En otra ocasión, en Las Mercedes, algunos amigos me invitaron una noche de luna a “sacar un entierro” en una casa solitaria. Se decía entre cuchicheos que en la finca cercana al pueblo, La Agualinda, su difunto propietario, don Loreto Ordóñez, había dejado enterrado un tesoro, compuesto de morrocotas de oro y algunas alhajas. Llevamos picos y palas y aguardiente. Ni siquiera habíamos empezado a cavar, cuando sentimos que un tropel de ganado bufando venía por el potrero haca la casa. Paticas para qué son buenas, como dice el refrán.

Vuelvo a la casa de los fantasmas en Cúcuta. Alguien quiso montar allí un restaurante, pero les partieron la vajilla, le abrieron el gas de la estufa, y casi hay allí una tragedia. No resistieron el espeluznante bombardeo.

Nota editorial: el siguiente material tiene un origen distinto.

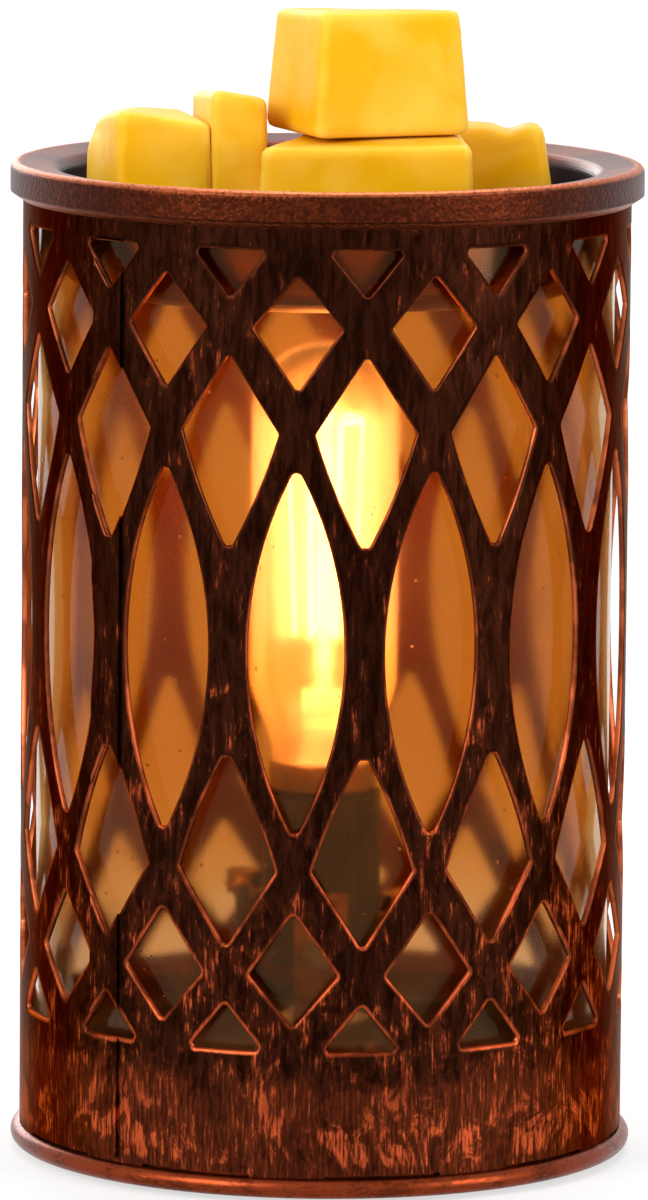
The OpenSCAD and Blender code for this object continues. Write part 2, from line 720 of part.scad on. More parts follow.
module centre_contact() {
    arm_w = 3.2;
    arm_x = 3;
    color("#d1a653") {
        difference() {
            lug(1, floor_z, 1);
            terminal_hole(1, floor_z);
        }
        translate([-arm_x, -arm_w / 2, floor_z]) cube([arm_x + 2, arm_w, lug_t]);
        translate([-arm_x, -arm_w / 2, floor_z]) cube([lug_t, arm_w, contact_rise]);
        translate([-arm_x, -arm_w / 2, contact_z - lug_t]) cube([arm_x + 2, arm_w, lug_t]);
    }
}

module terminal_screws() {
    for (p = [[-1, insulator_z1], [1, floor_z]])
        color("#d6b062") translate([p[0] * lug_place, 0, p[1] - 1.6]) difference() {
            union() {
                cylinder(r = m3_r, h = 2 * lug_t + 1.6 + over / 2);
                translate([0, 0, 2 * lug_t + 1.6]) cylinder(r = m3_head_r, h = m3_head_h);
            }
            translate([-m3_head_r, -0.35, 2 * lug_t + 1.6 + m3_head_h - 0.8]) cube([2 * m3_head_r, 0.7, over]);
        }
}

module ring_terminals() {
    for (p = [[-1, insulator_z1 + lug_t], [1, floor_z + lug_t]])
        color("#d58a4a") translate([p[0] * lug_place, 0, p[1]]) rotate([0, 0, p[0] < 0 ? 0 : 180])
        difference() {
            union() {
                cylinder(r = m3_head_r + 0.25, h = lug_t);
                translate([-1.1, -4.5, 0]) cube([2.2, 3, lug_t]);
                translate([0, -barrel_y0, lug_t / 2]) rotate([90, 0, 0]) cylinder(r = lead_r + 0.5, h = barrel_h);
            }
            translate([0, 0, -over]) cylinder(r = m3_r + hole_fit, h = lug_t + 2 * over);
            translate([0, -barrel_y0 - 1, lug_t / 2]) rotate([90, 0, 0]) cylinder(r = lead_r + hole_fit, h = barrel_h);
        }
}

// The crimp barrels start this far from the screw's axis and are this long
barrel_y0 = 3.6;
barrel_h = 4.5;

// Route of a lead from its crimp barrel to its splice, on the left; the right one is turned half round
function lead_points(top_z) =
    let (y0 = -barrel_y0 - 1.2, g = lug_place)
    [[-g, y0, top_z], [-g, y0 - 1.8, top_z], [-g, y0 - 3.6, top_z], [-g - 0.1, y0 - 5.4, top_z - 1.6],
     [-g + 0.1, y0 - 5.6, top_z - 5], [-g + 1.1, -9.6, holder_z0 + 3], [-g + 3, -8.6, holder_z0 - 1],
     [-7, -7, nipple_z1 + 4], [-4.8, -4.8, nipple_z1 + 3.2], [-3.2, -3, nipple_z1 + 2.2], [-1.7, -1.2, nipple_z1],
     [-1.6, -0.7, nipple_z1 - 3], [-1.6, -0.3, pan_under], [-1.6, 0, nipple_z0 + 1],
     [-1.8, 0.8, nipple_z0 - 1.5]];
function lead_tail(s, z) =
    [[s * 2.8, 3.4, (z + nipple_z0 - 3) / 2], [s * 4.2, 6.6, z + 0.3], [s * 5, 10, z], [s * 5, 13, z], [s * 5, 17, z]];

splice_z = cover_z1 + 3;

module neutral_lead() {
    color("#20242c") lead(path(concat(lead_points(insulator_z1 + 1.5 * lug_t), lead_tail(-1, splice_z)), 3), lead_r);
}

module live_lead() {
    turned = [for (q = lead_points(floor_z + 1.5 * lug_t)) [-q.x, -q.y, q.z]];
    color("#5a2a1c") lead(path(concat(turned, lead_tail(1, splice_z)), 3), lead_r);
}

module splice_caps() {
    for (s = [-1, 1])
        color("#d8d4cb") translate([s * 5, 12, splice_z]) rotate([-90, 0, 0]) difference() {
            union() {
                cylinder(r = 3, h = 13);
                translate([0, 0, 13]) sphere(r = 3);
            }
            translate([0, 0, -over]) cylinder(r = lead_r + hole_fit, h = 6 + over);
        }
}

module lamp_cap() {
    skirt_ri = cap_skirt_r - cap_t;
    core_r = thread_r - 0.3;
    bore_r = 5.2;
    color("#c9a24a") rotate_extrude() polygon([
        [cap_skirt_r, skirt_z1], [cap_skirt_r, skirt_z0], [thread_r, skirt_z0], [thread_r, thread_z0 + 1],
        [core_r - 0.8, thread_z0], [bore_r, thread_z0], [bore_r, thread_z0 + cap_t], [core_r - cap_t, thread_z0 + 1.6],
        [core_r - cap_t, skirt_z0 + cap_t], [skirt_ri, skirt_z0 + cap_t], [skirt_ri, skirt_z1]]);
}

module cap_insulator() {
    color("#101012") rotate_extrude() polygon([
        [1, thread_z0 - cap_insulator_h + 0.4], [2.6, thread_z0 - cap_insulator_h], [3.4, thread_z0 - cap_insulator_h],
        [5.2, thread_z0], [5.2, thread_z0 + cap_t], [1, thread_z0 + cap_t]]);
}

module contact_tip() {
    tip_r = 2.4;
    ball = (tip_r * tip_r + tip_h * tip_h) / (2 * tip_h);
    edge = asin(tip_r / ball);
    shank_z = thread_z0 - cap_insulator_h;
    color("#c8c8c6") rotate_extrude()
        polygon(concat(arc([0, tip_z0 + ball], ball, -90, edge - 90, 6), [[1, shank_z], [1, shank_z + 1.8], [0, shank_z + 1.8]]));
}

function bulb_side(off) =
    concat([[neck_r - off, neck_z0 + off]], [for (i = [0:10]) let (t = i / 10)
            [neck_r - off + (bulb_r - neck_r) * (1 - cos(180 * t)) / 2, taper_z0 + t * bulb_taper]],
           arc([0, bulb_top - bulb_r], bulb_r - off, 0, 90, 12));

module lamp_glass() {
    color([1, 0.93, 0.75, 0.3]) rotate_extrude() difference() {
        polygon(concat(bulb_side(0), [[0, neck_z0]]));
        polygon(concat(bulb_side(bulb_t), [[0, neck_z0 + bulb_t]]));
        translate([0, neck_z0 - over]) square([rod_r + 0.1, bulb_t + 2 * over]);
    }
}

module glass_stem() {
    flare_r = neck_r - bulb_t - 0.4;
    flare_z = neck_z0 + bulb_t + 0.2;
    color([0.9, 0.9, 0.85, 0.5]) {
        rotate_extrude() polygon([[flare_r - 1.2, flare_z], [flare_r, flare_z], [3.8, flare_z + 3], [3.2, press_z0 + 1],
                                  [2.2, press_z0 + 1], [2.8, flare_z + 3]]);
        translate([-3.4, -1.4, press_z0]) cube([6.8, 2.8, press_z1 - press_z0]);
        bar([0, 0, press_z1 - 1], [0, 0, cage_z1 + 2], rod_r);
        translate([0, 0, cage_z1 + 2]) sphere(r = rod_r + 0.5);
    }
}

// Place of strand i at the top or the foot of the filament cage
function strand_at(i, top) =
    let (a = 360 * (i + 0.5) / strands - 90, r = cage_r - (top ? 0 : cage_taper)) [r * cos(a), r * sin(a), top ? cage_z1 : cage_z0];

module leadin_wires() {
    lead_x = 2.2;
    color("#b98c56") for (s = [-1, 1])
        let (end = strand_at(s > 0 ? 0 : strands - 1, false), knee = [s * lead_x, 0, press_z1 + 4])
        lead(concat([[s * lead_x, 0, press_z1 + 0.1]],
                    path([knee, knee + (end - knee) * 0.3, end - [0, 0, 2.5], end - [0, 0, 0.05]], 3)),
             2 * wire_r, 6);
}

// The filament as one unbroken wire, up one strand and down the next, rounded where it turns
module filament() {
    turns = [for (i = [0:strands - 1]) for (top = i % 2 == 0 ? [false, true] : [true, false]) strand_at(i, top)];
    last = len(turns) - 1;
    wire = concat([turns[0]], [for (i = [1:last - 1]) each bent(turns[i - 1], turns[i], turns[i + 1], 0.8)],
                  [turns[last]]);
    color("#ffd37a") lead(wire, wire_r, 6);
}

// Points that round the corner at b, starting and ending a distance d from it
function bent(a, b, c, d) =
    let (p = b + unit(a - b) * d, q = b + unit(c - b) * d)
    [for (t = [0, 0.25, 0.5, 0.75, 1]) (1 - t) * (1 - t) * p + 2 * t * (1 - t) * b + t * t * q];

module filament_hooks() {
    color("#a8794a") for (i = [0:strands - 2]) {
        top = i % 2 == 0;
        link = (strand_at(i, top) + strand_at(i + 1, top)) / 2;
        drop = (top ? -1 : 1) * (wire_r + hook_r + hole_fit);
        out = unit([link.x, link.y, 0]);
        bar(out * rod_r + [0, 0, link.z + drop], [link.x, link.y, link.z + drop] + out * 0.6, hook_r);
    }
}

base_pan();
lattice_shell();
bottom_cover();
cover_posts();
cover_screws();
foot_pads();
cord_grommet();
liner_gasket();
glass_liner();
dish();
wax_left();
wax_right();
wax_front();
wax_tall();
wax_top();
lampholder_strap();
threaded_nipple();
nipple_nuts();
lock_washer();
lampholder_base();
lampholder_body();
strap_screw();
socket_shell();
contact_insulator();
centre_contact();
terminal_screws();
ring_terminals();
neutral_lead();
live_lead();
splice_caps();
lamp_cap();
cap_insulator();
contact_tip();
lamp_glass();
glass_stem();
leadin_wires();
filament();
filament_hooks();
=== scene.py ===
"""The looks of an electric wax warmer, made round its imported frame.

A sheet-metal tube cut as a lattice stands on a beaded pan. Inside it are an amber glass tube and a lit filament
lamp, and a spun dish on top holds five pieces of wax.
"""
import contextlib
import functools
import math
from collections import Counter

import bmesh
import bpy
from mathutils import Matrix, Vector, noise
from mathutils.geometry import delaunay_2d_cdt


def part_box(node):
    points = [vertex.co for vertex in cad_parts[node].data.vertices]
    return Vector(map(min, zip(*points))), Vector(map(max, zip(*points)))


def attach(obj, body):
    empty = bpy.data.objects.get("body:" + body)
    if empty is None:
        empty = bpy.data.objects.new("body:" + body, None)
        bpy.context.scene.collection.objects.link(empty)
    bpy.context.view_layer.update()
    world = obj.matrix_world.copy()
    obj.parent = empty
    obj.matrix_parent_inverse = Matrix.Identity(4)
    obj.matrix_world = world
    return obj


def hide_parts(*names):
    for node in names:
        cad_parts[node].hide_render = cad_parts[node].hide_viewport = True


bl_info = {
    "name": "Electric wax warmer",
    "version": (1, 0, 0),
    "blender": (4, 5, 0),
    "location": "3D View > Sidebar > Warmer",
    "description": "Makes the visible pieces of an electric wax warmer round its frame",
    "category": "Add Mesh",
}

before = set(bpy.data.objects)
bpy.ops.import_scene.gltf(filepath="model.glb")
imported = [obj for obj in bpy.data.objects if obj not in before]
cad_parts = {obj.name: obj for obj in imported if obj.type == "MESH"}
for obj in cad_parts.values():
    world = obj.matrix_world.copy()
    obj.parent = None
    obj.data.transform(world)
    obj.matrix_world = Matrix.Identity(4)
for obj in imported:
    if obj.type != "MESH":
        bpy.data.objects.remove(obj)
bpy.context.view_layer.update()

MM = 0.001

# Sheet-metal tube, in millimetres: radius, wall, and the levels of its foot, its seat and the lattice's middle
SHELL_R = 48.0
SHEET = 0.8
SHELL_FOOT = 4.4
SEAT = 151.7
LATTICE_MID = 86.05
LATTICE_HALF = 62.35
LATTICE_TURN = -5.2
# Mesh of the sheet: how far from each cut-out its second ring of points runs, the size of its faces, and how near
# two things are at one place
RING_REACH, SHEET_CELL, TOUCH = 0.85, 2.4, 1e-4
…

Pero ahora, un político acaba de instalar allí su sede. Un cura regó agua bendita, antes de los discursos de apertura. Pueda ser que los fantasmas ya se hayan marchado, aburridos de su soledad. Pero si vuelven, la desbandada va a ser tremenda. Y el candidato se quedará sin votantes. ¡Otro quemado, antes de tiempo!